* _Task statement_: Reproduce the material in full, exactly as written.

* _Input for this task_:
[start]

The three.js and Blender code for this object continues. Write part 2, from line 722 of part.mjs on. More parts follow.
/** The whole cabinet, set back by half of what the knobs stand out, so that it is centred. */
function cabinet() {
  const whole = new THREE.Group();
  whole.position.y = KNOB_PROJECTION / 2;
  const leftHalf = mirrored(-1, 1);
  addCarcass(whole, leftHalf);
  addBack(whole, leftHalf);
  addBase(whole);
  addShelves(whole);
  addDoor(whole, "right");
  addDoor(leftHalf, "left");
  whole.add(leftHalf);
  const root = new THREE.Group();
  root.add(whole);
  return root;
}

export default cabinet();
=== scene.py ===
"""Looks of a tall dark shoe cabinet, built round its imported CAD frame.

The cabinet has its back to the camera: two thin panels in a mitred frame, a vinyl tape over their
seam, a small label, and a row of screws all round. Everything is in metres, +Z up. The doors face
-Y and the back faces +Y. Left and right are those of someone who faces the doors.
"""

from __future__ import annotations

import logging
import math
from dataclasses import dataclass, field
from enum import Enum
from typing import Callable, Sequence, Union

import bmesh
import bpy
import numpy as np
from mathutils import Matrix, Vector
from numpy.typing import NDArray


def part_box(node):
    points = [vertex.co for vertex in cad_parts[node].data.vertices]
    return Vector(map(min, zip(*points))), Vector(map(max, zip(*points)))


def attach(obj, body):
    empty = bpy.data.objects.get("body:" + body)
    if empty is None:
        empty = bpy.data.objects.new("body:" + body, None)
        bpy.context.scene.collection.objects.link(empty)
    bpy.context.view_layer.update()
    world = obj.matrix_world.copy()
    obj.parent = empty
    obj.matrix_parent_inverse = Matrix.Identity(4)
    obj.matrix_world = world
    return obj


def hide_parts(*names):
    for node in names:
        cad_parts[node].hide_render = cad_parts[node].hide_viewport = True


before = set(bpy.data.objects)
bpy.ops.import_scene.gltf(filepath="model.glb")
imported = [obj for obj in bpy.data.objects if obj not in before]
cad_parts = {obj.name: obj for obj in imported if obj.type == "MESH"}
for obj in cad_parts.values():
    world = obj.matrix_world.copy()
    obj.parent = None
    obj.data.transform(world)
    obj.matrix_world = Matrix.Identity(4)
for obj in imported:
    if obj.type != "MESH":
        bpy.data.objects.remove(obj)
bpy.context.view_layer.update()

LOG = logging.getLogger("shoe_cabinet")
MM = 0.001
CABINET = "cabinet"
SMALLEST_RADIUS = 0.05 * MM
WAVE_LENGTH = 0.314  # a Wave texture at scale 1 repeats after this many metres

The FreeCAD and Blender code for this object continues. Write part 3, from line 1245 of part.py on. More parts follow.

[end]

* _Problem solution_:
The three.js and Blender code for this object continues. Write part 2, from line 722 of part.mjs on. More parts follow.
/** The whole cabinet, set back by half of what the knobs stand out, so that it is centred. */
function cabinet() {
  const whole = new THREE.Group();
  whole.position.y = KNOB_PROJECTION / 2;
  const leftHalf = mirrored(-1, 1);
  addCarcass(whole, leftHalf);
  addBack(whole, leftHalf);
  addBase(whole);
  addShelves(whole);
  addDoor(whole, "right");
  addDoor(leftHalf, "left");
  whole.add(leftHalf);
  const root = new THREE.Group();
  root.add(whole);
  return root;
}

export default cabinet();
=== scene.py ===
"""Looks of a tall dark shoe cabinet, built round its imported CAD frame.

The cabinet has its back to the camera: two thin panels in a mitred frame, a vinyl tape over their
seam, a small label, and a row of screws all round. Everything is in metres, +Z up. The doors face
-Y and the back faces +Y. Left and right are those of someone who faces the doors.
"""

from __future__ import annotations

import logging
import math
from dataclasses import dataclass, field
from enum import Enum
from typing import Callable, Sequence, Union

import bmesh
import bpy
import numpy as np
from mathutils import Matrix, Vector
from numpy.typing import NDArray


def part_box(node):
    points = [vertex.co for vertex in cad_parts[node].data.vertices]
    return Vector(map(min, zip(*points))), Vector(map(max, zip(*points)))


def attach(obj, body):
    empty = bpy.data.objects.get("body:" + body)
    if empty is None:
        empty = bpy.data.objects.new("body:" + body, None)
        bpy.context.scene.collection.objects.link(empty)
    bpy.context.view_layer.update()
    world = obj.matrix_world.copy()
    obj.parent = empty
    obj.matrix_parent_inverse = Matrix.Identity(4)
    obj.matrix_world = world
    return obj


def hide_parts(*names):
    for node in names:
        cad_parts[node].hide_render = cad_parts[node].hide_viewport = True


before = set(bpy.data.objects)
bpy.ops.import_scene.gltf(filepath="model.glb")
imported = [obj for obj in bpy.data.objects if obj not in before]
cad_parts = {obj.name: obj for obj in imported if obj.type == "MESH"}
for obj in cad_parts.values():
    world = obj.matrix_world.copy()
    obj.parent = None
    obj.data.transform(world)
    obj.matrix_world = Matrix.Identity(4)
for obj in imported:
    if obj.type != "MESH":
        bpy.data.objects.remove(obj)
bpy.context.view_layer.update()

LOG = logging.getLogger("shoe_cabinet")
MM = 0.001
CABINET = "cabinet"
SMALLEST_RADIUS = 0.05 * MM
WAVE_LENGTH = 0.314  # a Wave texture at scale 1 repeats after this many metres

The FreeCAD and Blender code for this object continues. Write part 3, from line 1245 of part.py on. More parts follow.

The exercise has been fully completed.